AI, GIGO, and the Biopharmaceutical Venture
AI, GIGO, and the Biopharmaceutical Venture
By Marcel V. Alavi
May 13, 2025
Garbage In, Garbage Out (GIGO). Image generated by Google's Gemini language model on May 12, 2025.
Artificial Intelligence (AI) is actively permeating and reshaping nearly every facet of our lives presenting both tremendous opportunities and significant challenges. AI is also profoundly transforming the pharmaceutical industry potentially reducing costs, accelerating development timelines, and improving success rates of bringing critical therapies to patients.
Yet, the quality of the input in computer science directly dictates the quality of the outcome. As the old saying goes, Garbage In, Garbage Out (GIGO). Asked for comments, Gemini concludes rightly “GIGO isn't just an AI-specific problem; it's a basic truth in all computing. However, its implications are amplified in AI due to the data-driven nature of learning algorithms.”
AI is currently being deployed by the industry in many areas, such as target identification and validation, small- and large-molecule drug discovery and development, prediction of drug absorption, distribution, metabolism, excretion, and toxicity (ADMET), personalized medicines, drug repurposing, patient recruitment and clinical trial design.
However, the overall success rate of any given drug development program is with about 10% quite low, which raises questions about the quality of the training data for AI algorithms. This humiliating low success rate is mirrored in the lack of reproducibility of about 90% of peer-reviewed preclinical research studies (Prinz et al. 2011, Begley & Ellis 2012, Baker 2016). Fact is, there is just an awful lot of garbage out there.
While former FDA Commissioner Scott Gottlieb recognized the prime opportunity to employ artificial intelligence in a recent op-ed on How to stop the shift of drug discovery from the U.S. to China, he also acknowledged: “Mice and even primates are often poor proxies for many of the remote toxicities the FDA is trying to test for.”
Another important aspect is the need of causally linked data to understand cause-and-effect relationships. Key-word: AI Hallucinations. Many publicly available datasets focus merely on correlations and associations. Identifying or annotating datasets to facilitate causal inference is much more challenging.
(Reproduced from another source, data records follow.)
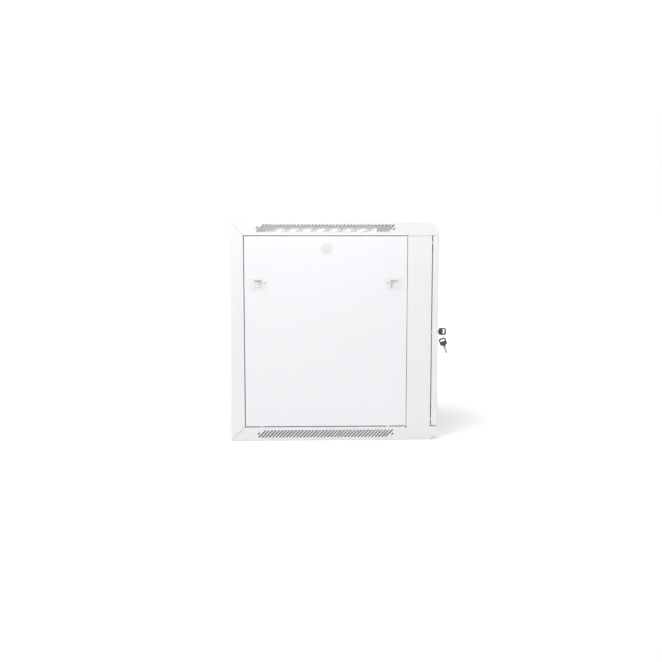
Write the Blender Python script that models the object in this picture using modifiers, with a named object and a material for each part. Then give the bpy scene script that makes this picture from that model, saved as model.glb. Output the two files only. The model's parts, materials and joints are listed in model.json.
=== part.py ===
"""Wall-mounted 19-inch network cabinet, 12 rack units: 600 wide, 600 deep and 635 high.

Metres, +Z up, the door faces -Y. The origin is the centre of the footprint, on the underside.
Left is -X and right is +X, as seen by someone facing the door. Sheet metal parts are modelled
at their bent outer sizes, and each separate piece of the real cabinet is one object.
"""

import math

import bmesh
import bpy
from mathutils import Matrix, Vector

# Case
HALF_WIDTH = 0.300
HALF_DEPTH = 0.300
HEIGHT = 0.635
SHEET = 0.0012
HALF_SHEET = SHEET / 2
GAP = 0.0003
FRONT = -HALF_DEPTH
BACK = HALF_DEPTH
INNER_SIDE = HALF_WIDTH - SHEET
CHAMFER = 0.022
CHAMFER_INSET = SHEET * math.tan(math.radians(22.5))

# Side opening, which the side panel closes
OPENING_BOTTOM = 0.039
OPENING_TOP = 0.5945
OPENING_REAR = 0.2612
PILLAR_FRONT = -0.279
PILLAR_REAR = -0.2095
LIP_X = 0.286
PILLAR_LIP_END = -0.198
REAR_LIP_END = 0.246
OPENING_MARGIN = 0.0015
LEDGE_FRONT_END = -0.280

# Vent slots in the side flanges
SLOT_COUNT = 38
SLOT_PITCH = 0.010
SLOT_LENGTH = 0.0300
SLOT_WIDTH = 0.0036
SHORT_SLOT_LENGTH = 0.0070
VENT_CENTRE_Y = 0.026

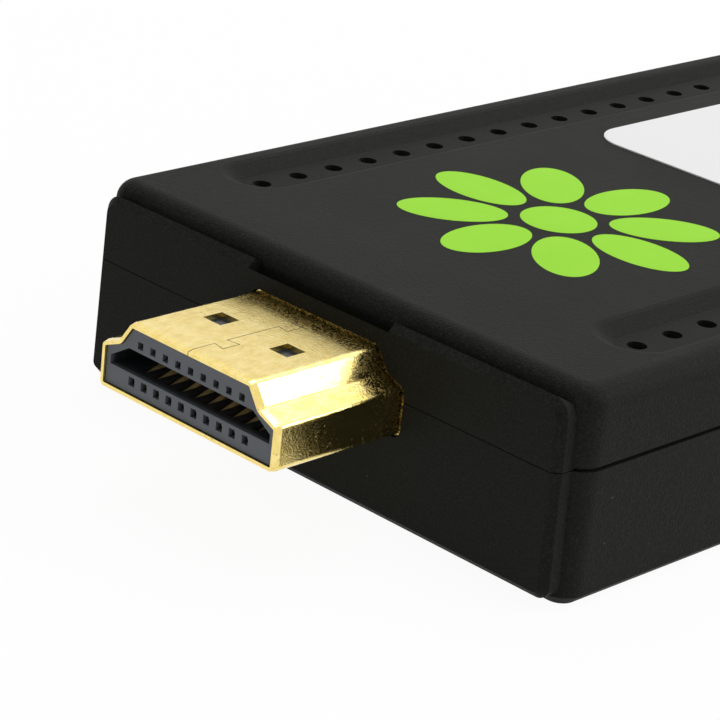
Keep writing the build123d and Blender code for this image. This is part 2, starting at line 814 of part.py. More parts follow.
processor_y = on_board((0, processor_place_share))[1]


with BuildPart() as processor:
    slab(-processor_size / 2, processor_size / 2, processor_y - processor_size / 2,
         processor_y + processor_size / 2, board_bottom - processor_height + processor_lid_height,
         board_bottom)
    slab(-processor_lid_size / 2, processor_lid_size / 2, processor_y - processor_lid_size / 2,
         processor_y + processor_lid_size / 2, board_bottom - processor_height,
         board_bottom - processor_height + processor_lid_height)
    chamfer(processor.faces().sort_by(Axis.Z)[0].edges(), chip_edge_chamfer)
processor.part.label = "processor"

with BuildPart() as memory_chips:
    for x in (-memory_pitch_across / 2, memory_pitch_across / 2):
        for y in (processor_y - memory_pitch_along / 2, processor_y + memory_pitch_along / 2):
            chip(x, y, memory_width, memory_length, memory_height)
memory_chips.part.label = "memory_chips"

with BuildPart() as flash_chip:
    chip(*on_board(flash_place_shares), flash_width, flash_length, flash_height)
flash_chip.part.label = "flash_chip"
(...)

But how else can one test and validate causal-inference algorithms?
Modeling biology is a complex problem, not just a complicated one. Unlike a complicated machine that still can be disassembled and reassembled to learn its function and understand the interactions of its individual parts, biology requires approaches that go beyond simple reductionism. Biological interactions are context-dependent and highly dynamic, which makes them so difficult to predict. Even worse, we do not know what parts we are still missing.
Maybe gone are the days when simply throwing a million stock options into a random San Francisco coffee shop could readily yield a team of programmers to code groundbreaking AI algorithms. (A warm meal might do the trick today.) Yet, the drug development bottleneck is not the lack of AI algorithms. The main bottleneck is the lack of clean and robust training data.
I cannot offer a faster solution to the specific challenges of the life sciences other than cleaning up the garbage. Nevertheless, I do see a pertinent use for AI in biomedical research in bringing down general and administrative expenses (G&A). Drawing upon my experience as a scientist and entrepreneur, I am always puzzled by the numerous managerial layers governing research and development programs (R&D) so common in the industry and academia. One can leverage AI to eliminate these layers substantially reducing G&A costs. In view of this, I believe the National Institutes of Health head in the right direction by imposing a cap on overhead costs for research grants.
I would greatly enjoy hearing your perspectives on this critical topic.
#artificialintelligence #biotec #bigdata
Prinz F, Schlange T, Asadullah K. Believe it or not: how much can we rely on published data on potential drug targets? Nat Rev Drug Discov. 2011; 10(9):712. doi: 10.1038/nrd3439-c1. PMID: 21892149.
Begley CG, Ellis LM. Drug development: Raise standards for preclinical cancer research. Nature. 2012; 483(7391):531-3. doi: 10.1038/483531a. PMID: 22460880.
Baker M. 1,500 scientists lift the lid on reproducibility. Nature. 2016; 533(7604):452-4. doi: 10.1038/533452a. PMID: 27225100.